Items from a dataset
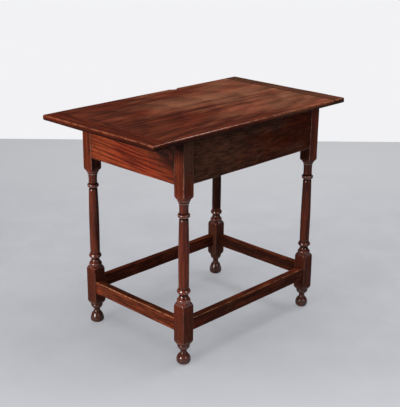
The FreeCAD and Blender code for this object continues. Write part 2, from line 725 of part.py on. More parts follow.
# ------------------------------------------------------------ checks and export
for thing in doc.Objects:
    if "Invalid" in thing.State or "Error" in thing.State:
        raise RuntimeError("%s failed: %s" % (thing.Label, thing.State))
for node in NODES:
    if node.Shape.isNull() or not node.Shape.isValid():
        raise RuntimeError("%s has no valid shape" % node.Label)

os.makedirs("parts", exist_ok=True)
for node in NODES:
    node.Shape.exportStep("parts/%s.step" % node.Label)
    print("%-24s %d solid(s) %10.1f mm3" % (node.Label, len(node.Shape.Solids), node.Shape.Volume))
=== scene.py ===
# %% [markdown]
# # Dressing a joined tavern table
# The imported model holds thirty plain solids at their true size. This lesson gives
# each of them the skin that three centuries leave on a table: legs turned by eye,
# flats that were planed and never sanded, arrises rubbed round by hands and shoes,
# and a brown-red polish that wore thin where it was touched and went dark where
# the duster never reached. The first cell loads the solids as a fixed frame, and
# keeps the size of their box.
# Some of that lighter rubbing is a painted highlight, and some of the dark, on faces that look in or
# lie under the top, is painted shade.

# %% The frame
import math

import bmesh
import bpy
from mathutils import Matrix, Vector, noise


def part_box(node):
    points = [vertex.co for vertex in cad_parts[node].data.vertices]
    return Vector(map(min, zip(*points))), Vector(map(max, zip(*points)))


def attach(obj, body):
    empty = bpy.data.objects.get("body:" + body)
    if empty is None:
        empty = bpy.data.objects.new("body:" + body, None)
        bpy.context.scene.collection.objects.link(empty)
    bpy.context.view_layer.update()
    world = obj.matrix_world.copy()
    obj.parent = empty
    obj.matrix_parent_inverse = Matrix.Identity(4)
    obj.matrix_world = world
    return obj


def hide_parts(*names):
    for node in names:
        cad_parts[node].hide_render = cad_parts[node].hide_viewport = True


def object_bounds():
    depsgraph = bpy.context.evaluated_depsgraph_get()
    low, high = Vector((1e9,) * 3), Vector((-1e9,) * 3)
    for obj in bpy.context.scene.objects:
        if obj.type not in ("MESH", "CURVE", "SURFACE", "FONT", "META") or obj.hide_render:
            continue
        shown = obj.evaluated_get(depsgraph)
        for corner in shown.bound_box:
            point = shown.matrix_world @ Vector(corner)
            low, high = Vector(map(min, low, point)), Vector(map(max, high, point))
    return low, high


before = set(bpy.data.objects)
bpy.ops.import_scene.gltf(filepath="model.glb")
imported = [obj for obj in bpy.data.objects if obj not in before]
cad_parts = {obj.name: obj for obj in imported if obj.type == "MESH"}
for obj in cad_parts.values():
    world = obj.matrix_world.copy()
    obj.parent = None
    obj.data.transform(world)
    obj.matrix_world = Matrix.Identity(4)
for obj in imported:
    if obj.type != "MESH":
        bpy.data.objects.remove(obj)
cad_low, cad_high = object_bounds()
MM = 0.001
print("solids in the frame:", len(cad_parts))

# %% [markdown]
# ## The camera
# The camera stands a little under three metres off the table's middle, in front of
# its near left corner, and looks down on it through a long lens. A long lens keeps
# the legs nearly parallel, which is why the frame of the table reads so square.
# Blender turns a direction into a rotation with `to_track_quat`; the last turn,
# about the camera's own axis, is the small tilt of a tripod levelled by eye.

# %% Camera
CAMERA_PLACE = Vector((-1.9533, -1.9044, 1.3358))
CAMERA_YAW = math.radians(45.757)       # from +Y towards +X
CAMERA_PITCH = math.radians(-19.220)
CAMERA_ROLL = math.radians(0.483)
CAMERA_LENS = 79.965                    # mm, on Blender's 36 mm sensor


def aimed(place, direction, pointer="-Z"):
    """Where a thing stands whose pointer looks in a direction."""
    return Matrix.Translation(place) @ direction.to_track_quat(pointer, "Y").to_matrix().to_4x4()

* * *

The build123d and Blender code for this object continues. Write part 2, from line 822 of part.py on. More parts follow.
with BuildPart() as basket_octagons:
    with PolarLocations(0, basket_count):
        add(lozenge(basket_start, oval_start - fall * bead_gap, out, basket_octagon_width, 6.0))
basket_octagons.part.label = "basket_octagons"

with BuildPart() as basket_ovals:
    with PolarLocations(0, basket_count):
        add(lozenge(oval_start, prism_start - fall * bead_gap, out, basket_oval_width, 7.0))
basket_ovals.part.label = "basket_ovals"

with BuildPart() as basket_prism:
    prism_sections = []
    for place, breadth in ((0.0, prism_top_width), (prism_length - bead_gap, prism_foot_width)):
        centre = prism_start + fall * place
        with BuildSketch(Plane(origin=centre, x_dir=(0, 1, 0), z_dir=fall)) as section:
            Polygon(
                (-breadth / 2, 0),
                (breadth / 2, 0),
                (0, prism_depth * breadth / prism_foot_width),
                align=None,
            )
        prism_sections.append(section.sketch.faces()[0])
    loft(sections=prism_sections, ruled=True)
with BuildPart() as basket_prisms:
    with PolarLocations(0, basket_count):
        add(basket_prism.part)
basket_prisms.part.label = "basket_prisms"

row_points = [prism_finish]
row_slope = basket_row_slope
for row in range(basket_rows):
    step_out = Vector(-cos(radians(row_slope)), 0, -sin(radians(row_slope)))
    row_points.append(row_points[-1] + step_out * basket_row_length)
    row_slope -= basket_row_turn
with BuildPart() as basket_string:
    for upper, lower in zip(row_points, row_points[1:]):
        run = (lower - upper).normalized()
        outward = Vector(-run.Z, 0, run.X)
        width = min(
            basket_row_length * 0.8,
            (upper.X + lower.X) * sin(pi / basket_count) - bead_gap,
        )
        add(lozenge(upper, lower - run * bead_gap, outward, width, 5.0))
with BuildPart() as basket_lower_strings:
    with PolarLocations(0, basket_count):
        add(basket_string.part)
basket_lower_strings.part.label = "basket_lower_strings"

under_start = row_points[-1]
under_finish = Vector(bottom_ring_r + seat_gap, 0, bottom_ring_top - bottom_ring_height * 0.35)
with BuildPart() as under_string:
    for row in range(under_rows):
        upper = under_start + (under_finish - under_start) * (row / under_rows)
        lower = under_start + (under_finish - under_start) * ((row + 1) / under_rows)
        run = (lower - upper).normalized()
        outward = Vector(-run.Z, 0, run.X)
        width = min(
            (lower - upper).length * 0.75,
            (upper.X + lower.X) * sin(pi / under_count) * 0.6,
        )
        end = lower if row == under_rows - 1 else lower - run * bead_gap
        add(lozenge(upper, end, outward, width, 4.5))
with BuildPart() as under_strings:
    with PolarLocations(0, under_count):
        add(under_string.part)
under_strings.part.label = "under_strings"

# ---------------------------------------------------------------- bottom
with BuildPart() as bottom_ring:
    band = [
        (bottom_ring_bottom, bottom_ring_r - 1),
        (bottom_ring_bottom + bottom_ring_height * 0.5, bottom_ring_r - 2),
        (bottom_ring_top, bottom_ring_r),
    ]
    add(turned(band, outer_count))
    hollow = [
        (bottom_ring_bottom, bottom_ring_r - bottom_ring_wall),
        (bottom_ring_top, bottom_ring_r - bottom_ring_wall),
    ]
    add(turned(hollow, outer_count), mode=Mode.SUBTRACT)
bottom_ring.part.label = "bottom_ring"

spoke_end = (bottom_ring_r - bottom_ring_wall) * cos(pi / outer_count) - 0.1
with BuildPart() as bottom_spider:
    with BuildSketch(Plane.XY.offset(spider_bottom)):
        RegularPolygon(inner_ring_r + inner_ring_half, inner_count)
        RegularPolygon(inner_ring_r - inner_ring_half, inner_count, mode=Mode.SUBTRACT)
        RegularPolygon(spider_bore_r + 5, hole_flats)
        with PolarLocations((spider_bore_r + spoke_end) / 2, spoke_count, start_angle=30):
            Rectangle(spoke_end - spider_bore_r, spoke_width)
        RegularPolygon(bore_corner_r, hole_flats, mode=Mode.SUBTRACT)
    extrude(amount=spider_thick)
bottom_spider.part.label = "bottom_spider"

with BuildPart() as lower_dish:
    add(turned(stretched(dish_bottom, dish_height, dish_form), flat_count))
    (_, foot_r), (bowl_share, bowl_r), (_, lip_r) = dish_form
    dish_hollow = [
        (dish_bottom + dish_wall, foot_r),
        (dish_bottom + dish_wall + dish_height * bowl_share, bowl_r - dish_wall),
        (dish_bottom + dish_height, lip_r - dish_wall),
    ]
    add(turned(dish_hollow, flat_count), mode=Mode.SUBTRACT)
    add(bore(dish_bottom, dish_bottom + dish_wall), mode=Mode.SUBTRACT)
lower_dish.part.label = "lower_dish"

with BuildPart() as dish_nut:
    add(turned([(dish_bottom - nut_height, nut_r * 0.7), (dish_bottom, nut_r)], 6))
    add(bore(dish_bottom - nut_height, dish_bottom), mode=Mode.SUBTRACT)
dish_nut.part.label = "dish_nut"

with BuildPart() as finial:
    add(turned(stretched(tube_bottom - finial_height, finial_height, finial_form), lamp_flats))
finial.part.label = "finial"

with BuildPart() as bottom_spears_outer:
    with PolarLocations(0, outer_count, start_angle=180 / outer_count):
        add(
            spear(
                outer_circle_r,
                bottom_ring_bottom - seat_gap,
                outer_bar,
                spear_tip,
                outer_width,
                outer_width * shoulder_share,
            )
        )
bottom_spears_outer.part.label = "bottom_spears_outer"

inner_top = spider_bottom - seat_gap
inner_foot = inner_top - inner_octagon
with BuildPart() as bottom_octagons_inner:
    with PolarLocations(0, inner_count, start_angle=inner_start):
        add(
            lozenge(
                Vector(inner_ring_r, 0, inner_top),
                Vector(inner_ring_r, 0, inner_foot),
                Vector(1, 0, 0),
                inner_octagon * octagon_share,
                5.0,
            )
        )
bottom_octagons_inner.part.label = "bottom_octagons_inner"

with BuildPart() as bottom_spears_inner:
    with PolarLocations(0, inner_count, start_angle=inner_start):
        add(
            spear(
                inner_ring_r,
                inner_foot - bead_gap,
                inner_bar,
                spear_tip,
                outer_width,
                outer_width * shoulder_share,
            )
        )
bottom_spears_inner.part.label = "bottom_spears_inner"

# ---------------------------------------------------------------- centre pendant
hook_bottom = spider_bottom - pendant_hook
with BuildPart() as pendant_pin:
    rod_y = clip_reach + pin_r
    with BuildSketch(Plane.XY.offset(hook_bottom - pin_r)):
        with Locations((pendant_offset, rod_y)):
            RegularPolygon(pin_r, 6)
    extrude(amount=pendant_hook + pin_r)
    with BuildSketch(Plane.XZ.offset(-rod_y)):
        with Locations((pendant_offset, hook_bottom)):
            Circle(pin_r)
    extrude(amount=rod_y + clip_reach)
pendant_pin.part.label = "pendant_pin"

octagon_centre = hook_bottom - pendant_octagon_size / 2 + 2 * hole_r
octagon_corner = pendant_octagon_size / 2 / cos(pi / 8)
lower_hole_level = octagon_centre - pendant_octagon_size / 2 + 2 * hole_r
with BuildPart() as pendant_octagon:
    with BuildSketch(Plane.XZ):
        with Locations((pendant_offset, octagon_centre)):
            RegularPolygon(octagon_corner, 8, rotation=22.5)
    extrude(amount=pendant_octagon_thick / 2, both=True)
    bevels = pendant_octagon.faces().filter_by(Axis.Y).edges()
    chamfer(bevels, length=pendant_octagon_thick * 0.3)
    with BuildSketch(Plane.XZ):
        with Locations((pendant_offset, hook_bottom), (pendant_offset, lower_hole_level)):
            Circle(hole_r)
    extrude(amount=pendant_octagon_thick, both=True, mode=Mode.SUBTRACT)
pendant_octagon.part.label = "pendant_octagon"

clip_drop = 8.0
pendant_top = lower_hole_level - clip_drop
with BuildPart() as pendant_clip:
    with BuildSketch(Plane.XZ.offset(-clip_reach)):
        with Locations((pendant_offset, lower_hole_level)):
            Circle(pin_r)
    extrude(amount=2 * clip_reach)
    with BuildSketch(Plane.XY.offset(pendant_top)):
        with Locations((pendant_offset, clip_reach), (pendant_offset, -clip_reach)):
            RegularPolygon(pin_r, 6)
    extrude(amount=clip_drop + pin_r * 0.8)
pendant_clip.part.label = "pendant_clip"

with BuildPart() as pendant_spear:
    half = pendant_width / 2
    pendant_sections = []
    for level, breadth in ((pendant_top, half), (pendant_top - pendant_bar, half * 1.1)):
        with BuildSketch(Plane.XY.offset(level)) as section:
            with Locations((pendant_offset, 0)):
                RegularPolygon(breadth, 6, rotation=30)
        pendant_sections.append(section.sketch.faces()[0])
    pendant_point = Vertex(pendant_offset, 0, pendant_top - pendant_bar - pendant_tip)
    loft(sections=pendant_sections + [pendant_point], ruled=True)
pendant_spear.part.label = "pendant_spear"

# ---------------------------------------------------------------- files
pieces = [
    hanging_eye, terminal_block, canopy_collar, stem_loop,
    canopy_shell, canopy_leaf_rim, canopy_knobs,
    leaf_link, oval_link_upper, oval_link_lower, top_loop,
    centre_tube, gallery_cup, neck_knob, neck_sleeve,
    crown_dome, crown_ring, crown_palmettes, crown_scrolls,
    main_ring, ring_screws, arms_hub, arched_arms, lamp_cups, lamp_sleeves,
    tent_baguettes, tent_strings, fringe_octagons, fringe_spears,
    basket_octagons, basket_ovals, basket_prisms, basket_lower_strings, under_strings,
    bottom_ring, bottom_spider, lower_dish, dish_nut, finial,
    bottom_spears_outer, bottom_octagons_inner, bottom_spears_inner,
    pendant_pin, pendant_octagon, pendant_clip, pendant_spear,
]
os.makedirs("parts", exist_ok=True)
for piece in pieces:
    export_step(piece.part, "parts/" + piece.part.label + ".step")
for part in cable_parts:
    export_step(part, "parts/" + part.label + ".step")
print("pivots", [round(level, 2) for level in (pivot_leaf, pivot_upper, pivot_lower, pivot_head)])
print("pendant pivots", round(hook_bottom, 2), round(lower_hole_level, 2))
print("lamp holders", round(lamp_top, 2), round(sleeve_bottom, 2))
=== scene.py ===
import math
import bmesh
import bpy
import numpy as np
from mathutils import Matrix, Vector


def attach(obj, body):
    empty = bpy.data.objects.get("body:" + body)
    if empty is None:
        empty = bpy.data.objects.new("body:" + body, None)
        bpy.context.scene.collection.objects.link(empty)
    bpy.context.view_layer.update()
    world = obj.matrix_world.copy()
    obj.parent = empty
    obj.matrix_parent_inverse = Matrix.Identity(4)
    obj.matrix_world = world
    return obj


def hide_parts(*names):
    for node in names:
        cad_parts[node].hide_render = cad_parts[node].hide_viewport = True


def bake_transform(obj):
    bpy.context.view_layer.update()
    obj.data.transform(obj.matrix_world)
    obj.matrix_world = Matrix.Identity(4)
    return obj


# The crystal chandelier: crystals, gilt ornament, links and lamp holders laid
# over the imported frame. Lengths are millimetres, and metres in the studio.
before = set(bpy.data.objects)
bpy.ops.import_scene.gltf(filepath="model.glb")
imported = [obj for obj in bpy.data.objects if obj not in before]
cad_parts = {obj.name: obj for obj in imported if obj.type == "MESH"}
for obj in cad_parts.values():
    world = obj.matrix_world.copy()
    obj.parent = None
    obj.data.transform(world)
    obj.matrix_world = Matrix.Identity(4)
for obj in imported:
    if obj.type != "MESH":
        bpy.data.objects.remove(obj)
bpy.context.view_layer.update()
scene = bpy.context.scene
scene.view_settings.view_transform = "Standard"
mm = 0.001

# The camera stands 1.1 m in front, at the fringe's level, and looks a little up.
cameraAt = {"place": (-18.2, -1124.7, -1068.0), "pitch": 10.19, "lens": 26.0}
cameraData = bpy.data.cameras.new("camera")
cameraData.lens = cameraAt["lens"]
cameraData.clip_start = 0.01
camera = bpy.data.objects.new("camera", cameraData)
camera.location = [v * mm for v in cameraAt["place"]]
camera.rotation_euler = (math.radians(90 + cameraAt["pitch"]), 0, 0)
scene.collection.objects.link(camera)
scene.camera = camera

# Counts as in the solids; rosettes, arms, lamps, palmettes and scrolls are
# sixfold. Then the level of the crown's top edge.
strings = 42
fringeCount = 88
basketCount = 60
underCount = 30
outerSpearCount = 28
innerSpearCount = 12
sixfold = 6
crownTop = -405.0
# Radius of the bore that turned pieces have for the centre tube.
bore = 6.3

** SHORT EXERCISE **
Only the lines from the one holding "for piece in" through the one holding "obj.data.transform(obj.matrix_world)" are wanted; retype them exactly.

** ANSWER BELOW **
for piece in pieces:
    export_step(piece.part, "parts/" + piece.part.label + ".step")
for part in cable_parts:
    export_step(part, "parts/" + part.label + ".step")
print("pivots", [round(level, 2) for level in (pivot_leaf, pivot_upper, pivot_lower, pivot_head)])
print("pendant pivots", round(hook_bottom, 2), round(lower_hole_level, 2))
print("lamp holders", round(lamp_top, 2), round(sleeve_bottom, 2))
=== scene.py ===
import math
import bmesh
import bpy
import numpy as np
from mathutils import Matrix, Vector


def attach(obj, body):
    empty = bpy.data.objects.get("body:" + body)
    if empty is None:
        empty = bpy.data.objects.new("body:" + body, None)
        bpy.context.scene.collection.objects.link(empty)
    bpy.context.view_layer.update()
    world = obj.matrix_world.copy()
    obj.parent = empty
    obj.matrix_parent_inverse = Matrix.Identity(4)
    obj.matrix_world = world
    return obj


def hide_parts(*names):
    for node in names:
        cad_parts[node].hide_render = cad_parts[node].hide_viewport = True


def bake_transform(obj):
    bpy.context.view_layer.update()
    obj.data.transform(obj.matrix_world)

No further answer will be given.